Efficace nel raccontare il lasciarsi andare di Michka, De Vigan è particolarmente brava nel narrare il tempo dall’ottica dei due giovani che le stanno accanto in questa ultima fase della vita. Marie, innanzitutto, che le è debitrice di quel calore e di quella presenza senza i quali è veramente difficile crescere. Marie capace di mettere a fuoco uno dei grandi problemi degli ospiti, la distanza fisica («Qualcuno vi abbraccia? [...] Quando mi immagino da vecchia [...] a sembrarmi più dolorosa, più terribile, è l’idea che non mi tocchi più nessuno. La scomparsa progressiva o brusca del contatto fisico»).

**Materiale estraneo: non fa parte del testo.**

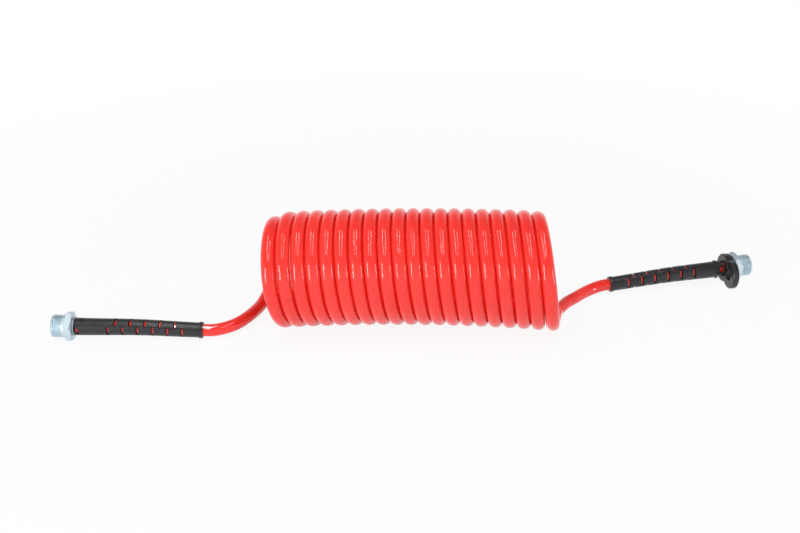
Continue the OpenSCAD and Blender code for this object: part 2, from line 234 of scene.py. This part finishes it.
def coilLine(t):
    # a helix about X that lies on the floor; its radius, lean, bow and side swing change along it. It gets
    # narrower over its first and last turn, and its ends are led out along X: before the first turn by the
    # square of the quarter turns, over the last half turn by an eighth power, which bites at its very end
    c = coil
    t = np.asarray(t, float)
    share = 2 * t / c["turns"] - 1
    back, up = -np.sin(2 * np.pi * t), np.cos(2 * np.pi * t)
    flat = hose["radius"] * hose["flatter"] * ovalAt(t)
    drawn = np.maximum(0, 1 - t) ** 2 + np.maximum(0, t - c["to"] + 1) ** 2
    r = c["radius"] + flat + c["swell"] * share - c["draw"] * drawn
    along = t / c["turns"]
    lean = c["lean"][0] + (c["lean"][1] - c["lean"][0]) * along
    swing = c["swing"][0] + (c["swing"][1] - c["swing"][0]) * along
    ledIn = c["leadIn"] * (4 * np.maximum(0, -t)) ** 2
    ledOut = c["leadOut"] * (2 * np.maximum(0, t - c["to"] + 0.5)) ** 8
    x = c["pitch"] * (t - c["turns"] / 2) + swing * back - lean / 2 * up - ledIn + ledOut
    y = r * back + c["bow"] * (1 - share**2)
    return np.stack([x, y, r * (1 + up) + hose["radius"] - flat], -1) + lay


def coilWay(t, near=0.0005):
    # the coil's direction: from a little before the place to a little after it
    d = coilLine(t + near) - coilLine(t - near)
    return d / np.linalg.norm(d)


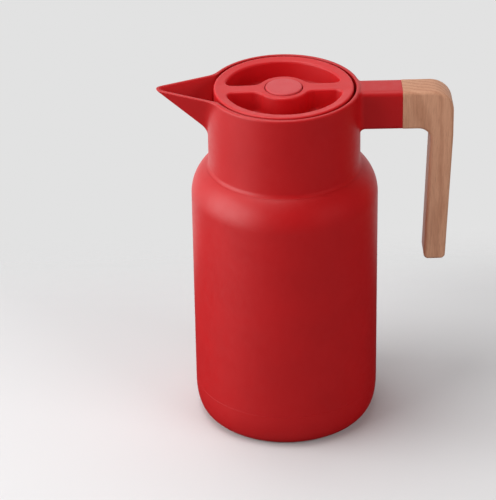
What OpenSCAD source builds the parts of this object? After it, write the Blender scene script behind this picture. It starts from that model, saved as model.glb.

E poi lui, Jérôme, che dopo dieci anni di carriera non si è ancora arreso alla routine del suo lavoro; che quando si trova davanti un nuovo ospite la prima cosa che fa è andare a cercare «l’immagine del Prima. Dietro lo sguardo vago, i gesti incerti, il corpo curvo (…). Come uno tenderebbe a intravedere uno schizzo originale sotto un rozzo disegno a pennarello (…). Li osservo e penso: anche lui ha preso treni, metrò, ha camminato in campagna (…) chiacchierato a ruota libera. A pensarci mi commuovo. Non posso fare a meno di dare la caccia a quell’immagine, tentare di risuscitarla».

Jérôme che sa come a una certa età tutto ciò che si perde è scomparso per sempre, per cui l’imperativo è quello di non mollare. «Bisogna combattere. Parola per parola. Palmo a palmo. Non cedere niente. Né una sillaba né una consonante». Perché, a voler guardare, basta un attimo per capire quando l’ospite ha rinunciato. A raccontare, a spiegare. A vivere.

I due giovani aiuteranno Michka a realizzare il suo ultimo desiderio, dire grazie a chi, tanti anni prima, le ha salvato la vita nascondendola (evitandole così le camere a gas in cui moriranno i suoi genitori) rischiando la propria. Eppure non è questo il regalo più grande che Marie e Jérôme le hanno fatto. Il regalo più grande è stato capire che quando non c’è più nulla da fare o da dire, ciò che serve è solo il tempo di sedersi lì, vicino. Prendendo la mano dell’anziano nella propria.